● **Set task**
Extract the final stretch of the data: the line that contains "Write the JSON" and every line after it, unaltered, and no other lines.

[Stored items]
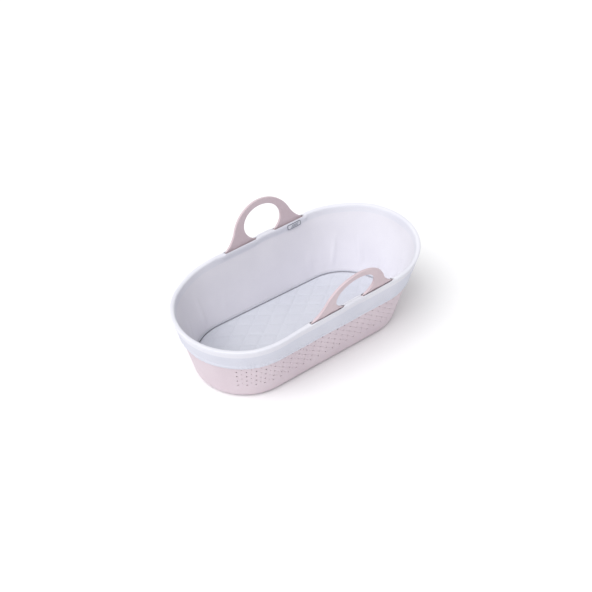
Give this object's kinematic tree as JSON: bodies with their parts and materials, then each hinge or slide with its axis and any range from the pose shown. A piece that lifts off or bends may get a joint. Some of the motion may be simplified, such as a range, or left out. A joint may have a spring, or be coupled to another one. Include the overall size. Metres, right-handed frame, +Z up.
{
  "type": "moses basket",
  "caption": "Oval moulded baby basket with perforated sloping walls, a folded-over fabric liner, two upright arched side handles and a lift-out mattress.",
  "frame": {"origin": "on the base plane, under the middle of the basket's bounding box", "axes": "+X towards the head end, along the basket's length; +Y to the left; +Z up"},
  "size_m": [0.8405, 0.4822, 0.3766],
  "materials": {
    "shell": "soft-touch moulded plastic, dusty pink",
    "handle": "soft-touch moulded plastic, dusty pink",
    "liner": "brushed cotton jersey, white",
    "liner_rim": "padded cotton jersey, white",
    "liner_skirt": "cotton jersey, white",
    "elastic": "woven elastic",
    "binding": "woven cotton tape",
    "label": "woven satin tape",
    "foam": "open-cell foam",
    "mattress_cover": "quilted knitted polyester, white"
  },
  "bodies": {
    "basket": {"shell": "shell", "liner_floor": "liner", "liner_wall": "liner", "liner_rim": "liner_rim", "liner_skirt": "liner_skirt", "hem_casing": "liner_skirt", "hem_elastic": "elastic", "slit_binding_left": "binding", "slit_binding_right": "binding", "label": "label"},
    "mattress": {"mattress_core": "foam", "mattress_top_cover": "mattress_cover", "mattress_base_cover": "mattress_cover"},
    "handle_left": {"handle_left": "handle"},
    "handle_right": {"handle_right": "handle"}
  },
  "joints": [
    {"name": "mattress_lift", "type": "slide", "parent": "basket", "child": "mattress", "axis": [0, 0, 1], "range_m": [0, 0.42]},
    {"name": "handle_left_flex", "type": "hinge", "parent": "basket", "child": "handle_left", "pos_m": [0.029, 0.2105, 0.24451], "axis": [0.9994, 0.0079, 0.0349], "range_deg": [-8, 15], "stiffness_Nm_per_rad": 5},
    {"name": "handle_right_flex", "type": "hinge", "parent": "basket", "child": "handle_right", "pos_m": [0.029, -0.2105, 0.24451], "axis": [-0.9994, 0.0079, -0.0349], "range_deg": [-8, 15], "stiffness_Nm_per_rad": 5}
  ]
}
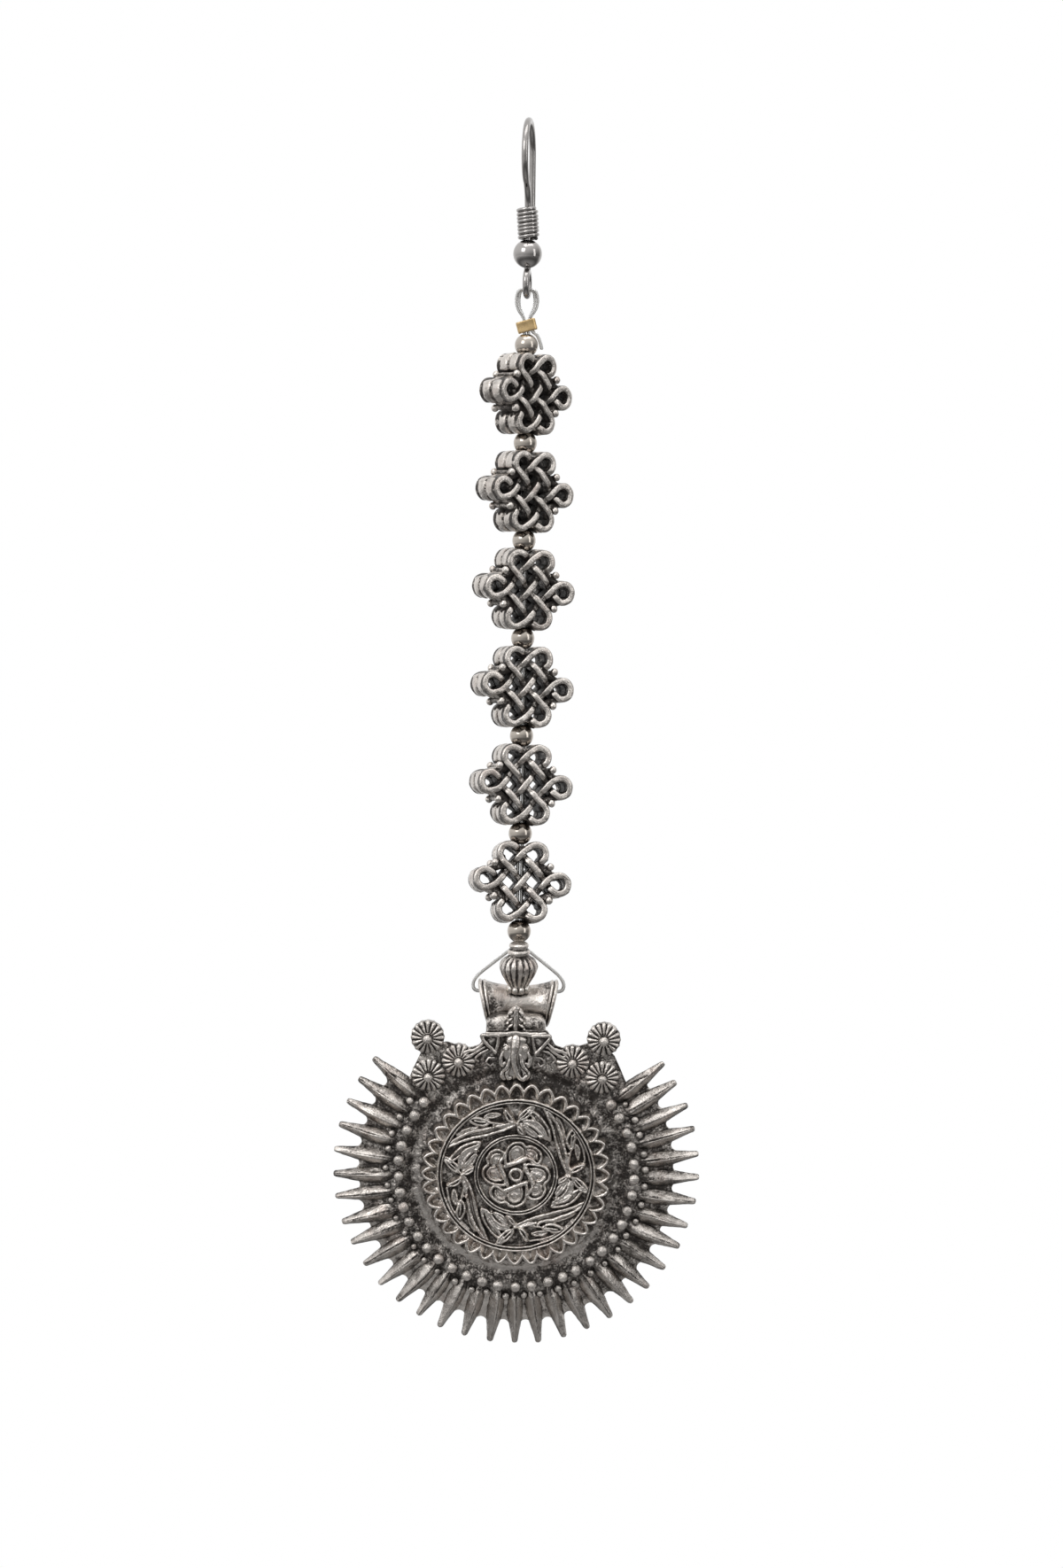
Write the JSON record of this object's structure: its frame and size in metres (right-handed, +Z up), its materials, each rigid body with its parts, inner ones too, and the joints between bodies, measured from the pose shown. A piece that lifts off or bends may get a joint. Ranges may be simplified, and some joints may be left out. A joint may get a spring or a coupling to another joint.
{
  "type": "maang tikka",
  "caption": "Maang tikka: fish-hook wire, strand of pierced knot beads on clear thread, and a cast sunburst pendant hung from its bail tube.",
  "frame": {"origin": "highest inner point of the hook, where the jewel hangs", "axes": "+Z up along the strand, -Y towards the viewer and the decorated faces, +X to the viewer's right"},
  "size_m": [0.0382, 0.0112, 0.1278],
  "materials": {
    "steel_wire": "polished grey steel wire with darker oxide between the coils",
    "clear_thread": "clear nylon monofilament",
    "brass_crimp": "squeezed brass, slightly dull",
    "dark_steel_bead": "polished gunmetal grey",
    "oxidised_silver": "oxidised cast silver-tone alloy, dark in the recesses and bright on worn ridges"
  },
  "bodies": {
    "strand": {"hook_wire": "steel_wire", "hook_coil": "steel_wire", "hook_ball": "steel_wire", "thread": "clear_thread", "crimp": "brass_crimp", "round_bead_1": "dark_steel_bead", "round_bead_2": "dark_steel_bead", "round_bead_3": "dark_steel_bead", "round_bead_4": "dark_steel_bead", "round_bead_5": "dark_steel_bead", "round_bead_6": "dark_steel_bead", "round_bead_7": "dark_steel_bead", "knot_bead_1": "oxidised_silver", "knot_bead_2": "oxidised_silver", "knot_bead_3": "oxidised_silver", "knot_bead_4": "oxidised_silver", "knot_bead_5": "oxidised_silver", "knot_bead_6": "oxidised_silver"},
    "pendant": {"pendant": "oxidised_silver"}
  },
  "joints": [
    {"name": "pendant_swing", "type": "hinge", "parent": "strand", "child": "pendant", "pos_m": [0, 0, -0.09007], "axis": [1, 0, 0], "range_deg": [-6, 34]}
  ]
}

● **Exercise solution**
Write the JSON record of this object's structure: its frame and size in metres (right-handed, +Z up), its materials, each rigid body with its parts, inner ones too, and the joints between bodies, measured from the pose shown. A piece that lifts off or bends may get a joint. Ranges may be simplified, and some joints may be left out. A joint may get a spring or a coupling to another joint.
{
  "type": "maang tikka",
  "caption": "Maang tikka: fish-hook wire, strand of pierced knot beads on clear thread, and a cast sunburst pendant hung from its bail tube.",
  "frame": {"origin": "highest inner point of the hook, where the jewel hangs", "axes": "+Z up along the strand, -Y towards the viewer and the decorated faces, +X to the viewer's right"},
  "size_m": [0.0382, 0.0112, 0.1278],
  "materials": {
    "steel_wire": "polished grey steel wire with darker oxide between the coils",
    "clear_thread": "clear nylon monofilament",
    "brass_crimp": "squeezed brass, slightly dull",
    "dark_steel_bead": "polished gunmetal grey",
    "oxidised_silver": "oxidised cast silver-tone alloy, dark in the recesses and bright on worn ridges"
  },
  "bodies": {
    "strand": {"hook_wire": "steel_wire", "hook_coil": "steel_wire", "hook_ball": "steel_wire", "thread": "clear_thread", "crimp": "brass_crimp", "round_bead_1": "dark_steel_bead", "round_bead_2": "dark_steel_bead", "round_bead_3": "dark_steel_bead", "round_bead_4": "dark_steel_bead", "round_bead_5": "dark_steel_bead", "round_bead_6": "dark_steel_bead", "round_bead_7": "dark_steel_bead", "knot_bead_1": "oxidised_silver", "knot_bead_2": "oxidised_silver", "knot_bead_3": "oxidised_silver", "knot_bead_4": "oxidised_silver", "knot_bead_5": "oxidised_silver", "knot_bead_6": "oxidised_silver"},
    "pendant": {"pendant": "oxidised_silver"}
  },
  "joints": [
    {"name": "pendant_swing", "type": "hinge", "parent": "strand", "child": "pendant", "pos_m": [0, 0, -0.09007], "axis": [1, 0, 0], "range_deg": [-6, 34]}
  ]
}